--- Start ---

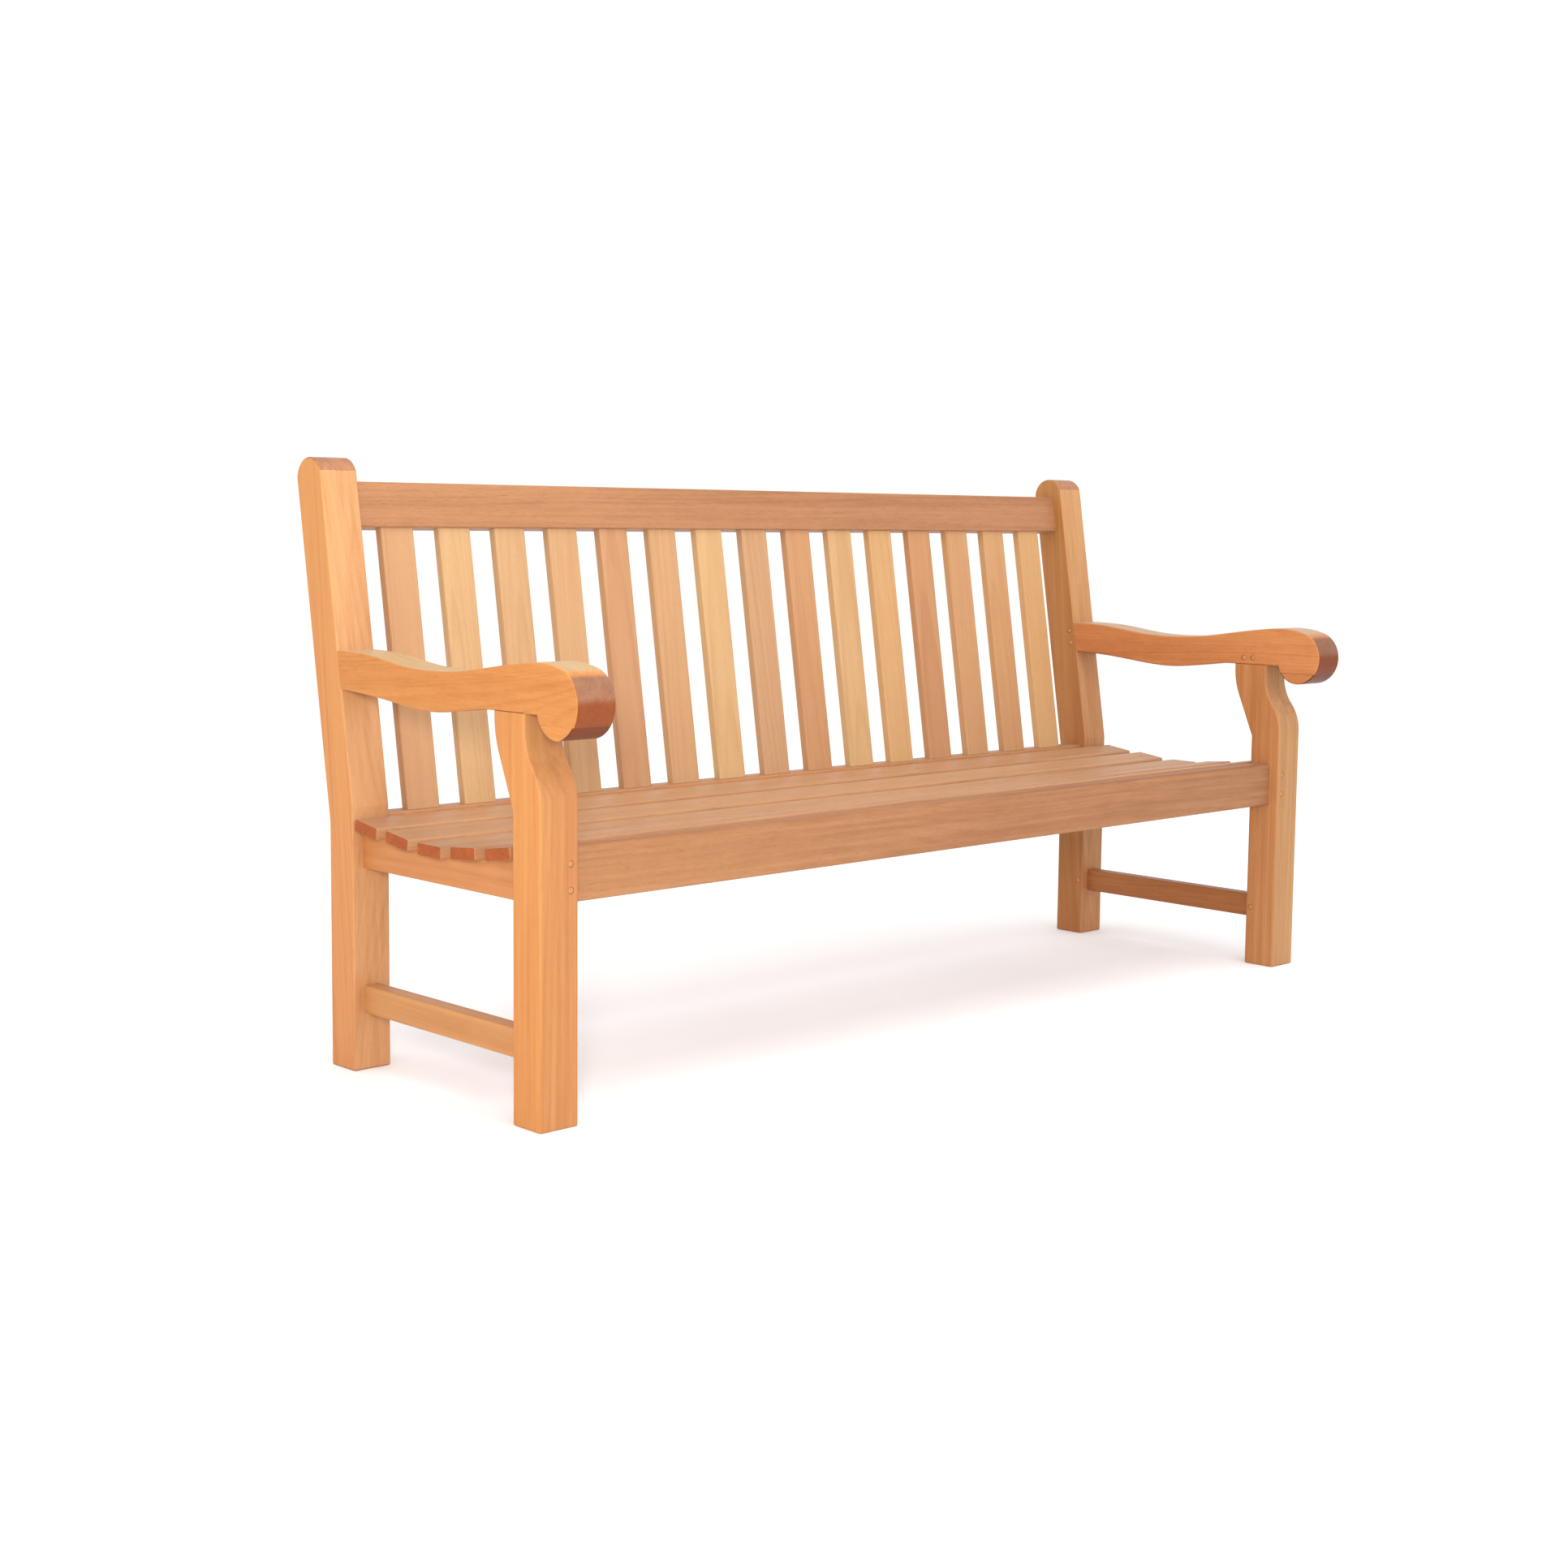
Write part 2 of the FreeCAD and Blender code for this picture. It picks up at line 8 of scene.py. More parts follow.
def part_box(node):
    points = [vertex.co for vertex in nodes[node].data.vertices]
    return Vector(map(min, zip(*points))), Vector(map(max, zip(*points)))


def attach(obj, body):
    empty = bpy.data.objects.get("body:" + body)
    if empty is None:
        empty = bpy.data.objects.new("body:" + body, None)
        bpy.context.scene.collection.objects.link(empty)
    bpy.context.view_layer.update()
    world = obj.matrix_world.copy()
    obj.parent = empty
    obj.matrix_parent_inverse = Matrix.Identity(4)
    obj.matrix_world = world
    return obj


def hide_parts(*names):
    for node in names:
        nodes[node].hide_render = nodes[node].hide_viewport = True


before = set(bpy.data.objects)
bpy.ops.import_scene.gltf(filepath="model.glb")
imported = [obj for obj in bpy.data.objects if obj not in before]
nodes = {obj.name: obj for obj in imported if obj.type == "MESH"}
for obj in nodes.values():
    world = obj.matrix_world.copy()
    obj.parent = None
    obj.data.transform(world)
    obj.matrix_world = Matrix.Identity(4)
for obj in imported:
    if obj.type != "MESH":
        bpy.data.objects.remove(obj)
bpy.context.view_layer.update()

--- End ---

» **The problem**
Copy out the full material exactly as it appears.

» **Solution for this task**
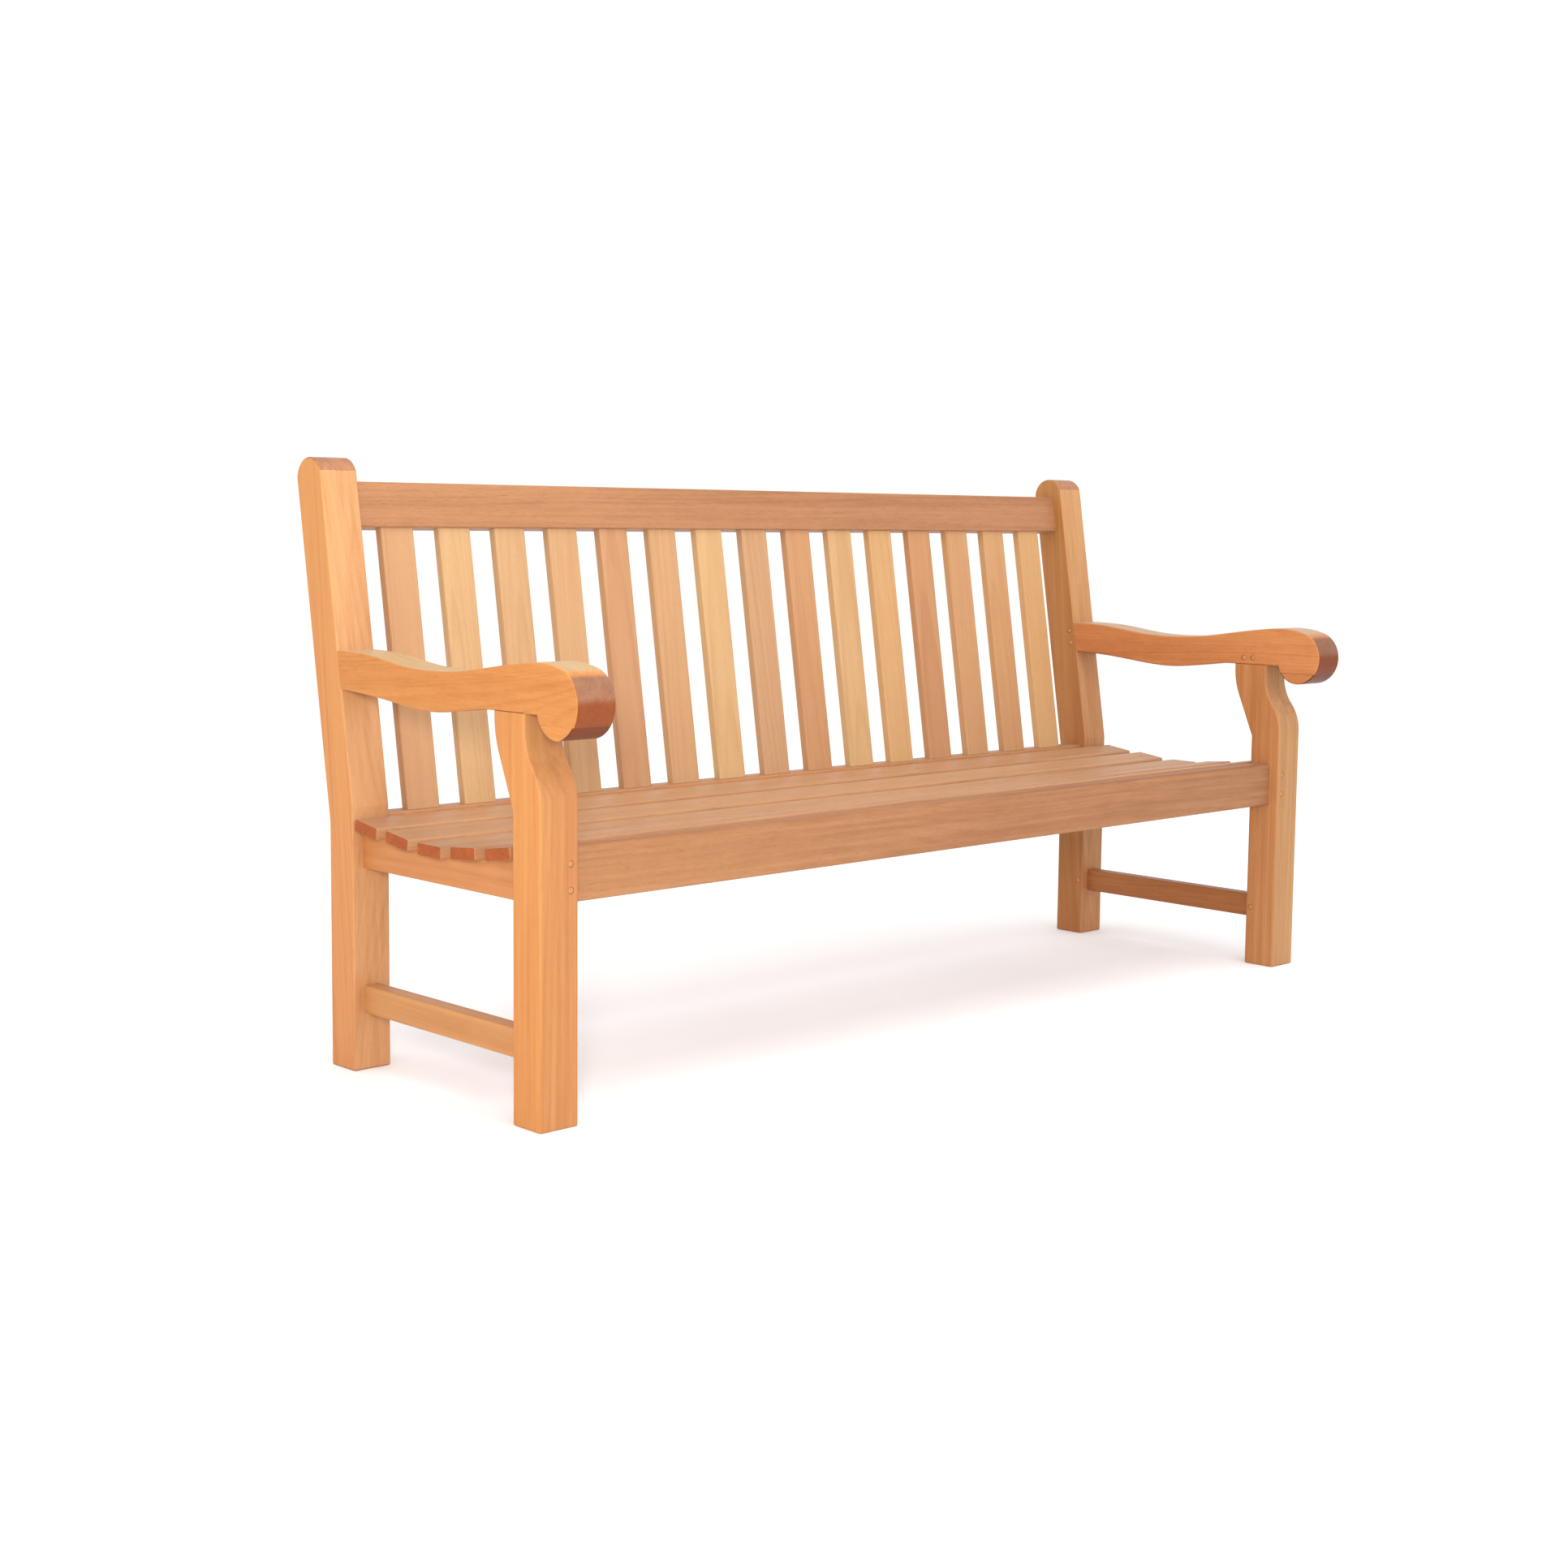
Write part 2 of the FreeCAD and Blender code for this picture. It picks up at line 8 of scene.py. More parts follow.
def part_box(node):
    points = [vertex.co for vertex in nodes[node].data.vertices]
    return Vector(map(min, zip(*points))), Vector(map(max, zip(*points)))


def attach(obj, body):
    empty = bpy.data.objects.get("body:" + body)
    if empty is None:
        empty = bpy.data.objects.new("body:" + body, None)
        bpy.context.scene.collection.objects.link(empty)
    bpy.context.view_layer.update()
    world = obj.matrix_world.copy()
    obj.parent = empty
    obj.matrix_parent_inverse = Matrix.Identity(4)
    obj.matrix_world = world
    return obj


def hide_parts(*names):
    for node in names:
        nodes[node].hide_render = nodes[node].hide_viewport = True


before = set(bpy.data.objects)
bpy.ops.import_scene.gltf(filepath="model.glb")
imported = [obj for obj in bpy.data.objects if obj not in before]
nodes = {obj.name: obj for obj in imported if obj.type == "MESH"}
for obj in nodes.values():
    world = obj.matrix_world.copy()
    obj.parent = None
    obj.data.transform(world)
    obj.matrix_world = Matrix.Identity(4)
for obj in imported:
    if obj.type != "MESH":
        bpy.data.objects.remove(obj)
bpy.context.view_layer.update()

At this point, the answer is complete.